■ DATA LINES ■
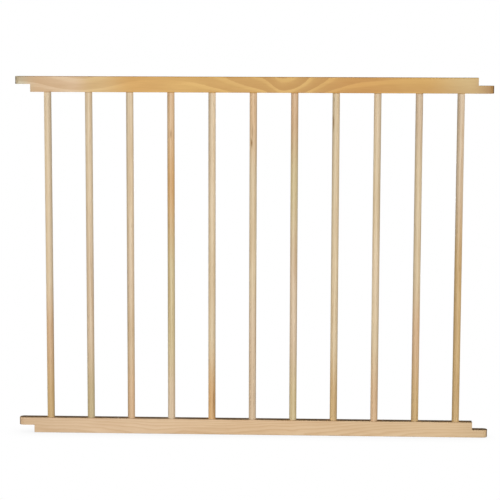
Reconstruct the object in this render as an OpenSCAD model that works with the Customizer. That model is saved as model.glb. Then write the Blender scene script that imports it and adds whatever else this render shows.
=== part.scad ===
// Wooden safety gate panel: round spindles glued and nailed between two rails.
// Each rail is one bar whose ends are cut to half-lap tongues. An upright hole in
// each tongue takes the pin of a wall bracket or of the next panel.
// +X runs along the rails to the right, +Y from front to back, +Z up.
// The origin is in the middle of the panel, at the underside of the bottom rail.

/* [Panel] */
// Overall height, from the underside of the bottom rail to the top of the top rail
panel_h = 695; // [500:5:1000]

/* [Spindles] */
// Number of spindles
spindle_count = 11; // [4:1:14]
// Diameter of a spindle
spindle_d = 14; // [10:0.5:15]
// Clear gap between two spindles
bar_gap = 65; // [40:1:65]
// Depth of the blind socket that a spindle is glued into
socket_depth = 16; // [10:1:20]
// Chamfer at both ends of a spindle
spindle_chamfer = 1; // [0.5:0.5:2]

/* [Rails] */
// Height of a rail
rail_h = 30; // [26:1:50]
// Thickness of a rail, front to back
rail_t = 18; // [18:1:30]
// Radius of a rail's long edges
rail_edge_r = 1.5; // [0.5:0.5:3]
// Distance from the centre of an outer spindle to the shoulder beside it
shoulder_margin = 32; // [15:1:60]

/* [Tongues] */
// Length of a tongue, from the rail's shoulder to its rounded tip
tongue_l = 30; // [30:1:60]
// Diameter of the upright pin hole in a tongue
pin_hole_d = 6.5; // [4:0.1:8]
// Distance from the centre of the pin hole to the tip of the tongue
pin_to_tip = 14.5; // [12:0.5:20]
// Chamfer at both mouths of a pin hole
pin_hole_chamfer = 0.5; // [0.2:0.1:1]

/* [Brads] */
// Length of a brad under its head
brad_l = 13.5; // [8:0.5:15]
// Diameter of a brad's shank
brad_d = 1.2; // [0.9:0.1:1.6]
// Height of a brad from the rail's inner edge
brad_inset = 7; // [4:0.5:9]

/* [Hidden] */
$fn = 64;
spindle_names = [for (i = [1 : spindle_count]) str("spindle_", i < 10 ? "0" : "", i)];

// Wood colours. The spindles are turned from mixed stock, so their tones vary.
top_rail_tone = "#D0A568";
bottom_rail_tone = "#DAB991";
spindle_tones = ["#D6B78E", "#DDC49F", "#DCBB96", "#E2C8A2", "#D3AE7B"];
steel_tone = "#8C8C8A";

// Layout along X: the shoulders stand outside the outer spindles, and the tongues
// reach on from the shoulders to the panel's ends.
spindle_pitch = spindle_d + bar_gap;
spindle_span = (spindle_count - 1) * spindle_pitch;
spindle_xs = [for (i = [0 : spindle_count - 1]) i * spindle_pitch - spindle_span / 2];
shoulder_x = spindle_span / 2 + shoulder_margin;
tip_x = shoulder_x + tongue_l;
pin_x = tip_x - pin_to_tip;

// Layout along Z
lap_z = rail_h / 2;
top_rail_z = panel_h - rail_h;
lower_brad_z = rail_h - brad_inset;
upper_brad_z = top_rail_z + brad_inset;

// Spindles stop at the bottoms of their sockets, with room for glue around them.
glue_gap = 0.05;
socket_r = spindle_d / 2 + glue_gap;
spindle_l = panel_h - 2 * (rail_h - socket_depth);

// Brads are driven from the back and set just under the surface.
brad_head_d = 2;
brad_head_t = 0.6;
brad_set = 0.3;
brad_point_l = 2;

// Length by which a cut runs past the surface that it opens
over = 1;

// Section of a rail across its length, standing on the X axis
module rail_section() {
    flat_t = rail_t - 2 * rail_edge_r;
    flat_h = rail_h - 2 * rail_edge_r;
    translate([-flat_t / 2, 0]) square([flat_t, rail_h]);
    translate([-rail_t / 2, rail_edge_r]) square([rail_t, flat_h]);
    for (side = [-1, 1], z = [rail_edge_r, rail_h - rail_edge_r])
        translate([side * flat_t / 2, z]) circle(r = rail_edge_r);
}

// Half-round end of a rail with the same eased edges as the bar
module rounded_end(x) {
    translate([x, 0, 0])
        rotate_extrude()
            intersection() {
                rail_section();
                square([rail_t, rail_h]);
            }
}

// Space beside a tongue, for the tongue of the neighbouring panel
module lap_notch(x_low, z_low) {
    translate([x_low, -rail_t / 2 - over, z_low])
        cube([tongue_l + over, rail_t + 2 * over, lap_z + over]);
}

// Upright through hole, from z_low up through half the rail
module pin_hole(x, z_low) {
    pin_r = pin_hole_d / 2;
    wide_r = pin_r + pin_hole_chamfer;
    translate([x, 0, z_low]) {
        translate([0, 0, -over]) cylinder(r = pin_r, h = lap_z + 2 * over);
        cylinder(r1 = wide_r, r2 = pin_r, h = pin_hole_chamfer);
        translate([0, 0, lap_z - pin_hole_chamfer])
            cylinder(r1 = pin_r, r2 = wide_r, h = pin_hole_chamfer);
    }
}

// Bar with its two tongues: the upper half at the left, the lower half at the right
module rail_blank() {
    end_x = tip_x - rail_t / 2;
    difference() {
        union() {
            rotate([90, 0, 90]) linear_extrude(2 * end_x, center = true) rail_section();
            rounded_end(-end_x);
            rounded_end(end_x);
        }
        lap_notch(-tip_x - over, -over);
        lap_notch(shoulder_x, lap_z);
        pin_hole(-pin_x, lap_z);
        pin_hole(pin_x, 0);
    }
}

// Blind sockets along a rail, from z_low up
module sockets(z_low) {
    for (x = spindle_xs) translate([x, 0, z_low]) cylinder(r = socket_r, h = socket_depth + over);
}

// One brad, its head at the back and its point towards the front
module brad(x, z) {
    shank_l = brad_l - brad_point_l;
    translate([x, rail_t / 2 - brad_set, z])
        rotate([90, 0, 0]) {
            cylinder(d = brad_head_d, h = brad_head_t);
            cylinder(d = brad_d, h = brad_head_t + shank_l);
            translate([0, 0, brad_head_t + shank_l])
                cylinder(d1 = brad_d, d2 = 0, h = brad_point_l);
        }
}

// Hole that a brad makes, with the small pit above its sunk head
module brad_hole(x, z) {
    brad(x, z);
    translate([x, rail_t / 2 + over, z])
        rotate([90, 0, 0]) cylinder(d = brad_head_d, h = over + brad_set);
}

module top_rail() {
    color(top_rail_tone)
        difference() {
            translate([0, 0, top_rail_z]) rail_blank();
            sockets(top_rail_z - over);
            for (x = spindle_xs) brad_hole(x, upper_brad_z);
        }
}

module bottom_rail() {
    color(bottom_rail_tone)
        difference() {
            rail_blank();
            sockets(rail_h - socket_depth);
            for (x = spindle_xs) brad_hole(x, lower_brad_z);
        }
}

module spindle(i) {
    tip_r = spindle_d / 2 - spindle_chamfer;
    body_l = spindle_l - 2 * spindle_chamfer;
    color(spindle_tones[i % len(spindle_tones)])
        difference() {
            translate([spindle_xs[i], 0, rail_h - socket_depth]) {
                cylinder(r1 = tip_r, r2 = spindle_d / 2, h = spindle_chamfer);
                translate([0, 0, spindle_chamfer]) cylinder(d = spindle_d, h = body_l);
                translate([0, 0, spindle_chamfer + body_l])
                    cylinder(r1 = spindle_d / 2, r2 = tip_r, h = spindle_chamfer);
            }
            brad(spindle_xs[i], lower_brad_z);
            brad(spindle_xs[i], upper_brad_z);
        }
}

module top_rail_brads() {
    color(steel_tone) for (x = spindle_xs) brad(x, upper_brad_z);
}

module bottom_rail_brads() {
    color(steel_tone) for (x = spindle_xs) brad(x, lower_brad_z);
}

top_rail();
bottom_rail();
for (i = [0 : spindle_count - 1])
    spindle(i);
top_rail_brads();
bottom_rail_brads();
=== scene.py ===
import math
from dataclasses import dataclass

import bpy
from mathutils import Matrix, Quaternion, Vector


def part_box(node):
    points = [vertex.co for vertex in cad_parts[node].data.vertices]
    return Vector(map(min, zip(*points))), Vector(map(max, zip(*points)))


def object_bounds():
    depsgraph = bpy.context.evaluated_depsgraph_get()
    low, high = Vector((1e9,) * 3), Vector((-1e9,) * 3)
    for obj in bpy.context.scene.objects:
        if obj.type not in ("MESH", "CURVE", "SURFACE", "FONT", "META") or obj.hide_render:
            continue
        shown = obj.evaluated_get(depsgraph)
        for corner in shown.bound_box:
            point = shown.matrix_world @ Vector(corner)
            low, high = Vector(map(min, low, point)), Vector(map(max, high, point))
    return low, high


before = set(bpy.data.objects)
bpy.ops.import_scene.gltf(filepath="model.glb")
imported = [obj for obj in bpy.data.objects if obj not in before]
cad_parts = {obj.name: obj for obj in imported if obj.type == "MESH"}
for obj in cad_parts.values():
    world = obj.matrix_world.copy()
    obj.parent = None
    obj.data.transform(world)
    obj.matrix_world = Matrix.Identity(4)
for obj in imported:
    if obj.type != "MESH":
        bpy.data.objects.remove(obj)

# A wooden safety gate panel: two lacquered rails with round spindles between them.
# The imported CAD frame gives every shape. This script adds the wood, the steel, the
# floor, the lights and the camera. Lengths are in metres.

CAD_LOW, CAD_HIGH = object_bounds()
CENTRE = (CAD_LOW + CAD_HIGH) / 2

# ---------------------------------------------------------------- node helpers


def linear(red, green, blue):
    """A colour given as 0 to 255 on screen, as the linear values that shaders use."""
    def channel(value):
        share = value / 255
        return share / 12.92 if share <= 0.04045 else ((share + 0.055) / 1.055) ** 2.4
    return channel(red), channel(green), channel(blue), 1.0


def grey(value):
    return value, value, value, 1.0


def grey_stops(stops):
    return [(place, grey(amount)) for place, amount in stops]


class Graph:
    """A node tree with one short call for each kind of node used here."""

    def __init__(self, tree):
        self.tree = tree
        tree.nodes.clear()

    def node(self, kind, inputs=None, **settings):
        made = self.tree.nodes.new(kind)
        for name, value in settings.items():
            setattr(made, name, value)
        for key, value in (inputs or {}).items():
            self.feed(made.inputs[key], value)
        return made

    def feed(self, socket, value):
        if isinstance(value, bpy.types.NodeSocket):
            self.tree.links.new(value, socket)
        else:
            socket.default_value = value

    def math(self, operation, first, second=0.0, third=0.0):
        inputs = {0: first, 1: second, 2: third}
        return self.node("ShaderNodeMath", inputs, operation=operation).outputs[0]

    def add(self, first, second):
        return self.math("ADD", first, second)

    def times(self, first, second):
        return self.math("MULTIPLY", first, second)

    def vector(self, x, y, z):
        return self.node("ShaderNodeCombineXYZ", {0: x, 1: y, 2: z}).outputs[0]

    def parts(self, vector):
        return self.node("ShaderNodeSeparateXYZ", {0: vector}).outputs[:3]

    def noise(self, vector, detail, scale=1.0):
        inputs = {"Vector": vector, "Scale": scale, "Detail": detail}
        return self.node("ShaderNodeTexNoise", inputs).outputs

    def spread(self, value, low, high):
        """The value stretched so that low to high becomes 0 to 1, with soft ends."""
        inputs = {"Value": value, "From Min": low, "From Max": high}
        return self.node("ShaderNodeMapRange", inputs, interpolation_type="SMOOTHSTEP").outputs[0]

    def ramp(self, factor, stops, interpolation="EASE"):
        made = self.node("ShaderNodeValToRGB", {"Fac": factor})
        elements = made.color_ramp.elements
        made.color_ramp.interpolation = interpolation
        while len(elements) > 1:
            elements.remove(elements[-1])
        elements[0].position = stops[0][0]
        elements[0].color = stops[0][1]
        for position, colour in stops[1:]:
            elements.new(position).color = colour
        return made.outputs[0]

    def mix(self, factor, first, second, blend="MIX"):
        made = self.node("ShaderNodeMix", data_type="RGBA", blend_type=blend)
        colours = [s for s in made.inputs if s.type == "RGBA"]
        self.feed(made.inputs[0], factor)
        self.feed(colours[0], first)
        self.feed(colours[1], second)
        return next(s for s in made.outputs if s.type == "RGBA")

    def tint(self, factor, colour, share):
        """The colour times the share of each channel, as far as the factor says."""
        return self.mix(factor, colour, share, "MULTIPLY")


def node_material(name):
    """A new material, and the Graph of its node tree."""
    material = bpy.data.materials.new(name)
    material.use_nodes = True
    return material, Graph(material.node_tree)


# ---------------------------------------------------------------- wood

# Noise along the grain: the length and the width of a blot, and how much finer detail it has
FIBRES = (0.04, 0.0007, 4.0)
PORES = (0.011, 0.0003, 1.0)
PATCHES = (0.11, 0.017, 2.0)
STRAY_WIDTH = 0.04
STRAY_DETAIL = 3.0

# Noise levels between which each of these rises from none to full
STREAK_LEVELS = (0.35, 0.75)
PORE_LEVELS = (0.66, 0.78)
PATCH_LEVELS = (0.35, 0.8)

# Share of the pale wood's red, green and blue that is left in each darker kind
LATE_TINT = (0.74, 0.62, 0.48, 1.0)
STREAK_TINT = (0.86, 0.80, 0.72, 1.0)
# MARK_TINT also colours the painted shade line at each spindle's head
MARK_TINT = (0.45, 0.34, 0.20, 1.0)
END_GRAIN_TINT = (0.40, 0.32, 0.23, 1.0)

# How far each kind goes towards its tint at most
STREAK_AMOUNT = 0.45
PORE_AMOUNT = 0.3
PATCH_AMOUNT = 0.3
END_GRAIN_AMOUNT = 0.85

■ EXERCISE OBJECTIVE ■
Transcribe nothing but the lines from the line with "top_rail();" through the line with "CENTRE = (CAD_LOW + CAD_HIGH) / 2", reproducing each exactly.

■ PROBLEM SOLUTION ■
top_rail();
bottom_rail();
for (i = [0 : spindle_count - 1])
    spindle(i);
top_rail_brads();
bottom_rail_brads();
=== scene.py ===
import math
from dataclasses import dataclass

import bpy
from mathutils import Matrix, Quaternion, Vector


def part_box(node):
    points = [vertex.co for vertex in cad_parts[node].data.vertices]
    return Vector(map(min, zip(*points))), Vector(map(max, zip(*points)))


def object_bounds():
    depsgraph = bpy.context.evaluated_depsgraph_get()
    low, high = Vector((1e9,) * 3), Vector((-1e9,) * 3)
    for obj in bpy.context.scene.objects:
        if obj.type not in ("MESH", "CURVE", "SURFACE", "FONT", "META") or obj.hide_render:
            continue
        shown = obj.evaluated_get(depsgraph)
        for corner in shown.bound_box:
            point = shown.matrix_world @ Vector(corner)
            low, high = Vector(map(min, low, point)), Vector(map(max, high, point))
    return low, high


before = set(bpy.data.objects)
bpy.ops.import_scene.gltf(filepath="model.glb")
imported = [obj for obj in bpy.data.objects if obj not in before]
cad_parts = {obj.name: obj for obj in imported if obj.type == "MESH"}
for obj in cad_parts.values():
    world = obj.matrix_world.copy()
    obj.parent = None
    obj.data.transform(world)
    obj.matrix_world = Matrix.Identity(4)
for obj in imported:
    if obj.type != "MESH":
        bpy.data.objects.remove(obj)

# A wooden safety gate panel: two lacquered rails with round spindles between them.
# The imported CAD frame gives every shape. This script adds the wood, the steel, the
# floor, the lights and the camera. Lengths are in metres.

CAD_LOW, CAD_HIGH = object_bounds()
CENTRE = (CAD_LOW + CAD_HIGH) / 2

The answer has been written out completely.